Given problem — In the listing below, find the line holding "leaves the mould" and the line holding "points = [vertex.co". Write out those two lines and all lines between, exactly, and nothing more.

Source material —

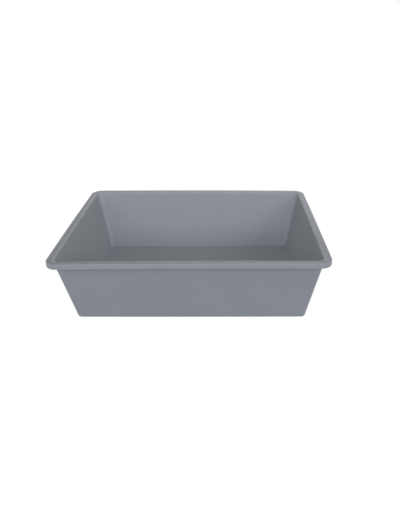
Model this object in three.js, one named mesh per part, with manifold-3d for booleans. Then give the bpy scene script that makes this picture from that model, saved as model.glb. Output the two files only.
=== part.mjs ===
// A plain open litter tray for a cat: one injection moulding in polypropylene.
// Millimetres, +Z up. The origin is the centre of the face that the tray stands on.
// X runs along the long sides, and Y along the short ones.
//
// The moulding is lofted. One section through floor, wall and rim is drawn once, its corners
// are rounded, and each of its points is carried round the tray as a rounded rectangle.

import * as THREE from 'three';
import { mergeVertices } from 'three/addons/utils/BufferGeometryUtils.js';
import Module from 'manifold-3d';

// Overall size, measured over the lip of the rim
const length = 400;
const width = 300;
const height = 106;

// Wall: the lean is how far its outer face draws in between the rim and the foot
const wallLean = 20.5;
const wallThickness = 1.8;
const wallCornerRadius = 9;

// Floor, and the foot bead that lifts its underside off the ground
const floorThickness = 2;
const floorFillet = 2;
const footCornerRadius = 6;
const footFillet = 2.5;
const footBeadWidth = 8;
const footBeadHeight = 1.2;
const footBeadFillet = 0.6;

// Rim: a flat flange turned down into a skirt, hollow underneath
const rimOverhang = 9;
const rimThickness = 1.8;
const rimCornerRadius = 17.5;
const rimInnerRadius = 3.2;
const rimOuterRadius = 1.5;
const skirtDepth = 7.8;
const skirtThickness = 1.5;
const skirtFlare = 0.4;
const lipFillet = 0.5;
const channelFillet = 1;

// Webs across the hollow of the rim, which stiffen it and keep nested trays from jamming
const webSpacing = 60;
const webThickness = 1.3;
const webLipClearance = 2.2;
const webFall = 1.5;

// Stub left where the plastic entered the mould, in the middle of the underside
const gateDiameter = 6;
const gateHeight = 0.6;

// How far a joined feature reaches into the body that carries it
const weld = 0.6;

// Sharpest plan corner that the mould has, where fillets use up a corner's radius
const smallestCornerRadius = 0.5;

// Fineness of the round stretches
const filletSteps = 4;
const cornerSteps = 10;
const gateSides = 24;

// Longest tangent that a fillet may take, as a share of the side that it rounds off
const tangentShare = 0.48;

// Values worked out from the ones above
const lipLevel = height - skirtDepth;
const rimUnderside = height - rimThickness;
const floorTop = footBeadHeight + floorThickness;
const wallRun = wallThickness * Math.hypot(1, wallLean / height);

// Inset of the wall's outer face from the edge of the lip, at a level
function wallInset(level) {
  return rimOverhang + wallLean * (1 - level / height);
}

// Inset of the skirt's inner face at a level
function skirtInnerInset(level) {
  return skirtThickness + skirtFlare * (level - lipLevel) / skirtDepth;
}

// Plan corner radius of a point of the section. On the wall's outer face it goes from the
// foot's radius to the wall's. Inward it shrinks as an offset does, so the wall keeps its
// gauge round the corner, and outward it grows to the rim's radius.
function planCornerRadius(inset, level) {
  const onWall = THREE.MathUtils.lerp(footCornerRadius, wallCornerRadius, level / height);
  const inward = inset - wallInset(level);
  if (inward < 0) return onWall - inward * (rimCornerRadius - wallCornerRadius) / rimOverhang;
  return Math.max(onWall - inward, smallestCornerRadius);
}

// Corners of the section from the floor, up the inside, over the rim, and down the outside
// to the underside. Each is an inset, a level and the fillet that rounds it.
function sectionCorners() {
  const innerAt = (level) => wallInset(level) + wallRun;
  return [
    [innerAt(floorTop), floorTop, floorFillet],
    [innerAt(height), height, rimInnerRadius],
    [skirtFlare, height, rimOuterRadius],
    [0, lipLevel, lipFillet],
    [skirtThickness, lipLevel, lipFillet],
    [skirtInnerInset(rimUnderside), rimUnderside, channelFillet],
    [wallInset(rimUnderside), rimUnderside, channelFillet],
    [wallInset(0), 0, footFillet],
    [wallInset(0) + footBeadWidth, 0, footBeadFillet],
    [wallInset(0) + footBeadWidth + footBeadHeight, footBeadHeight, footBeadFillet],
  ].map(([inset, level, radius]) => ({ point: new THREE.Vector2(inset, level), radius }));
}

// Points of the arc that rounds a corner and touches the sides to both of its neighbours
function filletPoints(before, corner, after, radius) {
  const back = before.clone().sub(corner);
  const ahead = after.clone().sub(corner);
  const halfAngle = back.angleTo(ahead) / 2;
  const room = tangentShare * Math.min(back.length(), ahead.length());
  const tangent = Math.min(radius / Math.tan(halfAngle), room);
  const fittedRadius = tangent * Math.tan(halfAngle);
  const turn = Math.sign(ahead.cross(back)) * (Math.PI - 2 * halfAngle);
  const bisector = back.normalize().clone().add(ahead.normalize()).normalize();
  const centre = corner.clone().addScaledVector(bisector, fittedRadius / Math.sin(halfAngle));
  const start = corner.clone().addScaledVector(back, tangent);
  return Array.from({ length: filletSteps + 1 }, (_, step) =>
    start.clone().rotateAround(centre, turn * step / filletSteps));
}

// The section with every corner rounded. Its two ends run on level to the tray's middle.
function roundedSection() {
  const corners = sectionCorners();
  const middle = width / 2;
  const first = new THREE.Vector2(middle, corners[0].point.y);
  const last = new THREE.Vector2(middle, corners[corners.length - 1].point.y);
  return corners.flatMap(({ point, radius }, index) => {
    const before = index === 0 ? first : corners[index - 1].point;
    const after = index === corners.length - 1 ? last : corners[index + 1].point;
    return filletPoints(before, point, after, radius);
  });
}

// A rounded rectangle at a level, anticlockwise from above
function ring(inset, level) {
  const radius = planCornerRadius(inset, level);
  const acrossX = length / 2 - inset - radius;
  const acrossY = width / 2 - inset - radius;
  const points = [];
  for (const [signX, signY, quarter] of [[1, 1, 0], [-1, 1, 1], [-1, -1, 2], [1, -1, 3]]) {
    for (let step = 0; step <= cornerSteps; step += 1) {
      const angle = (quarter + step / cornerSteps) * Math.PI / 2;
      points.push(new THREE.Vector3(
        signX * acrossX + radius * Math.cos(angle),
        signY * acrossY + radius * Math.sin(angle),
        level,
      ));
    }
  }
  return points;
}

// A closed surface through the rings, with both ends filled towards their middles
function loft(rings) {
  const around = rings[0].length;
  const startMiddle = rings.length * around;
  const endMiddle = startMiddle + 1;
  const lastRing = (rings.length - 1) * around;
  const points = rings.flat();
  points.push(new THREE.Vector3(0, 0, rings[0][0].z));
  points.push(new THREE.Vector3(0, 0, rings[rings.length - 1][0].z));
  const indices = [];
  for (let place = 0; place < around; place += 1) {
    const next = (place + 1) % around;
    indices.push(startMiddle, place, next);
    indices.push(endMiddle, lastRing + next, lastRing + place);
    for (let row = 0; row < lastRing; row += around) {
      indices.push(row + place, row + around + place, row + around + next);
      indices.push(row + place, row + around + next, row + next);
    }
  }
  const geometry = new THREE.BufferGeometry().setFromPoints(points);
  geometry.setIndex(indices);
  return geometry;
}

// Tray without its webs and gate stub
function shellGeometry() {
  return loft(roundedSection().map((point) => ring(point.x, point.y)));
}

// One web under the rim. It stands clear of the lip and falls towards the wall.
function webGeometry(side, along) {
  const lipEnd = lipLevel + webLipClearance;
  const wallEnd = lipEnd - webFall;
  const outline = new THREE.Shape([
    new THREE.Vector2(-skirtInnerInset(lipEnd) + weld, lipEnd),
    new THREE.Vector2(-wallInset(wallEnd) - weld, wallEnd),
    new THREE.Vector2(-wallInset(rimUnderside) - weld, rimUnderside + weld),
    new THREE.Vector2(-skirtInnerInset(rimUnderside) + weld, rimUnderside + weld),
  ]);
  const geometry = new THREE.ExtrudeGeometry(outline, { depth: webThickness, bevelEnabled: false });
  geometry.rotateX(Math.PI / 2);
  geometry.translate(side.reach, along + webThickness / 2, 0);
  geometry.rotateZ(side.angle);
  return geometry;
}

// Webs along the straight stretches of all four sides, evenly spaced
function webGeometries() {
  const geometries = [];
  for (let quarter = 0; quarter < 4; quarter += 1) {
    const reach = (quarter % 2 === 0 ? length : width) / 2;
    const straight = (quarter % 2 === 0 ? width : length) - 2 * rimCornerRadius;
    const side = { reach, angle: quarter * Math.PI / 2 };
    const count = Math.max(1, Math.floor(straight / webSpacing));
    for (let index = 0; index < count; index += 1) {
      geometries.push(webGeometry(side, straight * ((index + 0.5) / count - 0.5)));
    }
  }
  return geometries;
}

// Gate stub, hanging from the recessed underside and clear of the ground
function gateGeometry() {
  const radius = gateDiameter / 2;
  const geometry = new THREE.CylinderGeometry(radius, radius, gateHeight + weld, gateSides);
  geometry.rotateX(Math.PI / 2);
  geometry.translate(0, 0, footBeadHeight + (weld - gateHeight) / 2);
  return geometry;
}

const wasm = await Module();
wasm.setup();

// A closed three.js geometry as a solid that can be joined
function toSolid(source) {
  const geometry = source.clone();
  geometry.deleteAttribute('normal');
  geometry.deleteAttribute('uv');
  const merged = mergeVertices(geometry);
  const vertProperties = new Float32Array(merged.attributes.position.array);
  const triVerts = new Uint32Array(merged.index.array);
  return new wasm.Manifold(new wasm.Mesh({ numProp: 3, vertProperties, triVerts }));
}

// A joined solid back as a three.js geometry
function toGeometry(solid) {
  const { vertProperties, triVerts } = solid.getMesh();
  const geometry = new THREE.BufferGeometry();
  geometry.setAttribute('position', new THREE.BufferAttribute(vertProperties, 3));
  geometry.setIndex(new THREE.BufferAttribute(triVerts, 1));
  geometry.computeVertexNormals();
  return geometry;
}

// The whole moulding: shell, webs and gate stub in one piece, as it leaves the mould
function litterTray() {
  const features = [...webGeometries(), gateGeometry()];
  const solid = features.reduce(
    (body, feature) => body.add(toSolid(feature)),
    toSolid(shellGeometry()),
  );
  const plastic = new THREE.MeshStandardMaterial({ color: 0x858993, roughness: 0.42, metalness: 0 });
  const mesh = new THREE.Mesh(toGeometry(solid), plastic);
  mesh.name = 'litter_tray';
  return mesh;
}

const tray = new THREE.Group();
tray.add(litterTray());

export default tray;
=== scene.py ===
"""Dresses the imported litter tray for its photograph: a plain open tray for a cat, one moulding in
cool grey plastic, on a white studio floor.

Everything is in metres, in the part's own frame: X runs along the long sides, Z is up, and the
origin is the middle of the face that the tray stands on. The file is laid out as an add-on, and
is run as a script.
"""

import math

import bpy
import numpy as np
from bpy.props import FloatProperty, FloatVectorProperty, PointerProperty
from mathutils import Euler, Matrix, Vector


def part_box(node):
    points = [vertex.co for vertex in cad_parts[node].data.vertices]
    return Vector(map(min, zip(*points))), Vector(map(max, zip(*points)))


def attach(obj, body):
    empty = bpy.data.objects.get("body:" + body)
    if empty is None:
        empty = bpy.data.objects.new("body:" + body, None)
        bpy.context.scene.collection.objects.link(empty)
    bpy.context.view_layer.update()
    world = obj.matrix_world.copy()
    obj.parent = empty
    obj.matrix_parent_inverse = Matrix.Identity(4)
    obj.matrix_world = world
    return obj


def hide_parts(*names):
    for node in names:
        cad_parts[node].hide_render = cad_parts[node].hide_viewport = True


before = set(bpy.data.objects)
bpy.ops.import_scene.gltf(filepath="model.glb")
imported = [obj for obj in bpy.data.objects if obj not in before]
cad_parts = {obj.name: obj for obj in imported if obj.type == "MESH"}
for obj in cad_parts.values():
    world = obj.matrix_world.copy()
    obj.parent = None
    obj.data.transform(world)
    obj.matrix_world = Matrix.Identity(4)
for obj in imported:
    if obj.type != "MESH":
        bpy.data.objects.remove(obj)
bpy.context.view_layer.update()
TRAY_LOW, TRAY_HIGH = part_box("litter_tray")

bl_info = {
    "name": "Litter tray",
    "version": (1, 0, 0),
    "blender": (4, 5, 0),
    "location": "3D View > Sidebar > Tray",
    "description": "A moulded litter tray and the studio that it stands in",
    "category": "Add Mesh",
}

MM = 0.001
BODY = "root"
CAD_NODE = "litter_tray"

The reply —
// The whole moulding: shell, webs and gate stub in one piece, as it leaves the mould
function litterTray() {
  const features = [...webGeometries(), gateGeometry()];
  const solid = features.reduce(
    (body, feature) => body.add(toSolid(feature)),
    toSolid(shellGeometry()),
  );
  const plastic = new THREE.MeshStandardMaterial({ color: 0x858993, roughness: 0.42, metalness: 0 });
  const mesh = new THREE.Mesh(toGeometry(solid), plastic);
  mesh.name = 'litter_tray';
  return mesh;
}

const tray = new THREE.Group();
tray.add(litterTray());

export default tray;
=== scene.py ===
"""Dresses the imported litter tray for its photograph: a plain open tray for a cat, one moulding in
cool grey plastic, on a white studio floor.

Everything is in metres, in the part's own frame: X runs along the long sides, Z is up, and the
origin is the middle of the face that the tray stands on. The file is laid out as an add-on, and
is run as a script.
"""

import math

import bpy
import numpy as np
from bpy.props import FloatProperty, FloatVectorProperty, PointerProperty
from mathutils import Euler, Matrix, Vector


def part_box(node):
    points = [vertex.co for vertex in cad_parts[node].data.vertices]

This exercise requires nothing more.